* Task brief: Can the data below be set down again exactly, line for line?

* Recorded data:
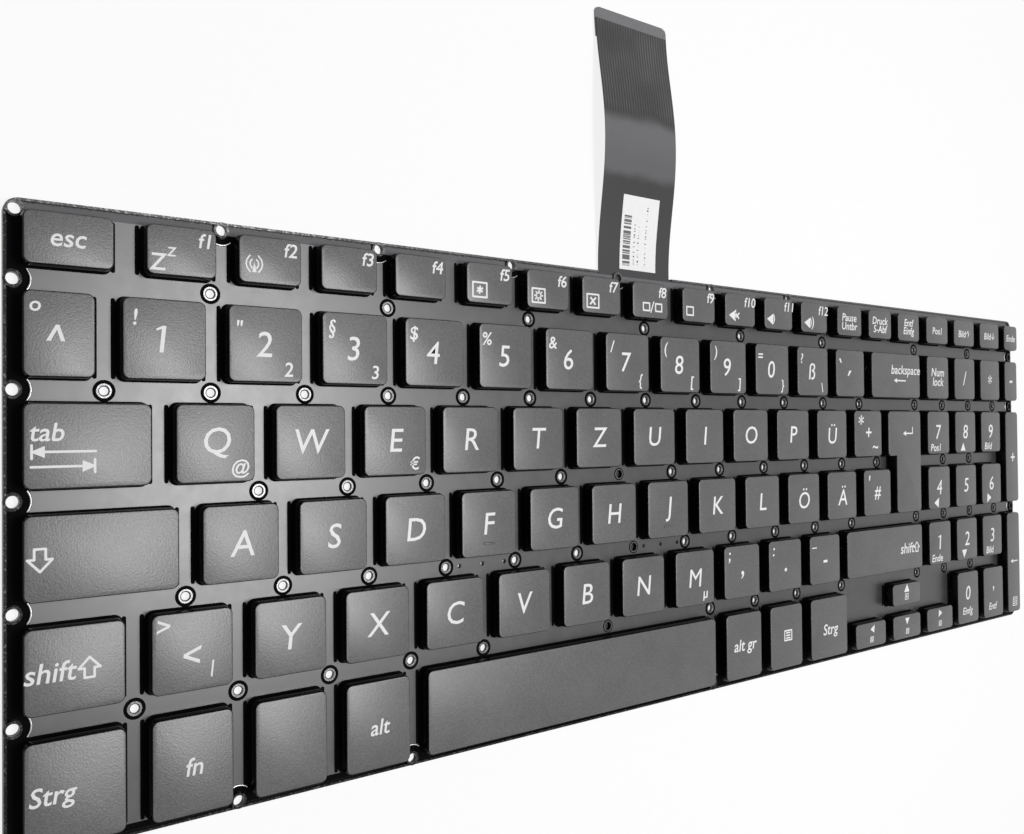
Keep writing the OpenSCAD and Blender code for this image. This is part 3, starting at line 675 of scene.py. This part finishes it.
def cap_at(u, v, wide, deep):
    """A cap at its place: the first of its size is modelled, and the others are copies."""
    size = (round(wide * PITCH_X, 3), round(deep * PITCH_Y, 3))
    if size not in first_caps:
        first_caps[size] = block_cap(*size)
    return twin(first_caps[size], (px(u), py(v), 0))


def homing_bar(u, v, wide, deep):
    """The small ridge on the two keys that the fingers find by touch."""
    place = (px(u + wide / 2), py(v + 0.8 * deep), (CAP_TOP + BAR_TOP) / 2)
    bar = cuboid(place, (BAR_LENGTH, BAR_WIDTH, BAR_TOP - CAP_TOP))
    bpy.ops.object.mode_set(mode="EDIT")
    pick(bar, lambda e: any(v.co.z > (CAP_TOP + NEAR) * MM for v in e.verts), "EDGE")
    bpy.ops.mesh.bevel(offset=BAR_ROUND * MM, segments=EDGE_STEPS, affect="EDGES")
    bpy.ops.object.mode_set(mode="OBJECT")
    coat(bar, cap_coat)
    return smoothed(bar, MOULDED_SMOOTH)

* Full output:
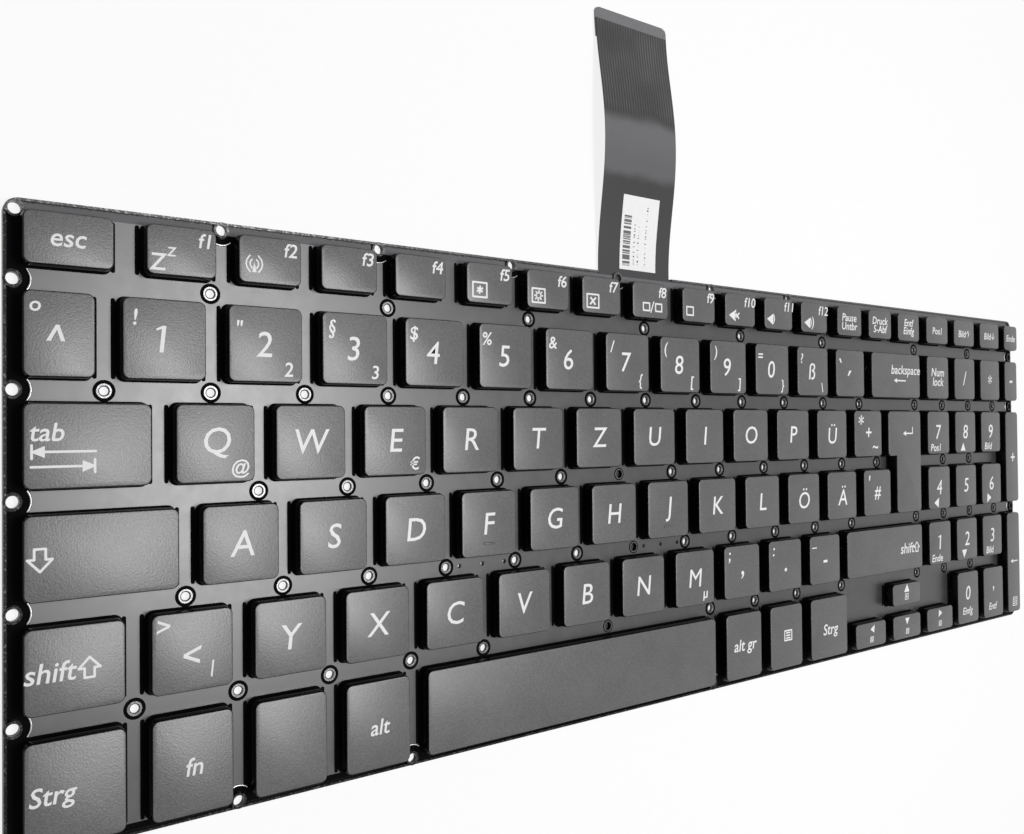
Keep writing the OpenSCAD and Blender code for this image. This is part 3, starting at line 675 of scene.py. This part finishes it.
def cap_at(u, v, wide, deep):
    """A cap at its place: the first of its size is modelled, and the others are copies."""
    size = (round(wide * PITCH_X, 3), round(deep * PITCH_Y, 3))
    if size not in first_caps:
        first_caps[size] = block_cap(*size)
    return twin(first_caps[size], (px(u), py(v), 0))


def homing_bar(u, v, wide, deep):
    """The small ridge on the two keys that the fingers find by touch."""
    place = (px(u + wide / 2), py(v + 0.8 * deep), (CAP_TOP + BAR_TOP) / 2)
    bar = cuboid(place, (BAR_LENGTH, BAR_WIDTH, BAR_TOP - CAP_TOP))
    bpy.ops.object.mode_set(mode="EDIT")
    pick(bar, lambda e: any(v.co.z > (CAP_TOP + NEAR) * MM for v in e.verts), "EDGE")
    bpy.ops.mesh.bevel(offset=BAR_ROUND * MM, segments=EDGE_STEPS, affect="EDGES")
    bpy.ops.object.mode_set(mode="OBJECT")
    coat(bar, cap_coat)
    return smoothed(bar, MOULDED_SMOOTH)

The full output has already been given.